The Internet began as a military endeavor. Today, it connects billions of people across the globe with each and and with uncountable quantities of information. It is the site of tremendous amounts of learning, sociality, and play.

Many of the advancements in computing are due to a deep understanding of the technical issues. Some are due to an understanding of business needs. Yet, plenty are due to an understanding of how systems fit into people's lives. Many of the companies that we've seen blossom in the last few years are not a product of advancements in algorithms, but a result of social innovation. Any engineer would cringe at the codebase of most of these companies. Yet, at a social level, the advancements are tremendous.

This is not to say that scientific and engineering-driven advancements in computing are unimportant. Quite the contrary; they are absolutely essential. Yet, in an era where computing is being shaped by social practices and where social practices are being shaped by computing, we desperately need to get a handle on the socio-technical side of things.

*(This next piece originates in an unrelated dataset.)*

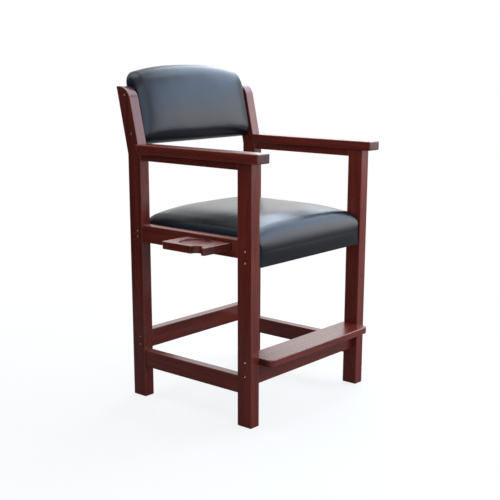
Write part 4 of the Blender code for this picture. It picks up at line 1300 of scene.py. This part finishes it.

The tech industry can only benefit by knowing what on earth it is that people are doing. As computing gets increasingly ubiquitous, understanding the relationship between people, practices, and technology can provide tremendous fodder for innovation.

Social media research also provides valuable insight into human behavior, social structures, and cultural dynamics. Through computing, we have access to much greater data and the ability to process that data. We can examine interactions at a much greater scale and develop better techniques for recognizing the interplay of seemingly unrelated issues. Through social media, we can advance our understandings of humanity. This, of course, has broad-reaching implications.

Web2.0 is restructuring many core elements of social life and our information ecology. This phenomena has brought tremendous change for technologists, businesspeople, and everyday users. It has also opened a floodgate of potential for research. Understanding what's happening helps further our knowledge of humanity and provide insight for future innovation.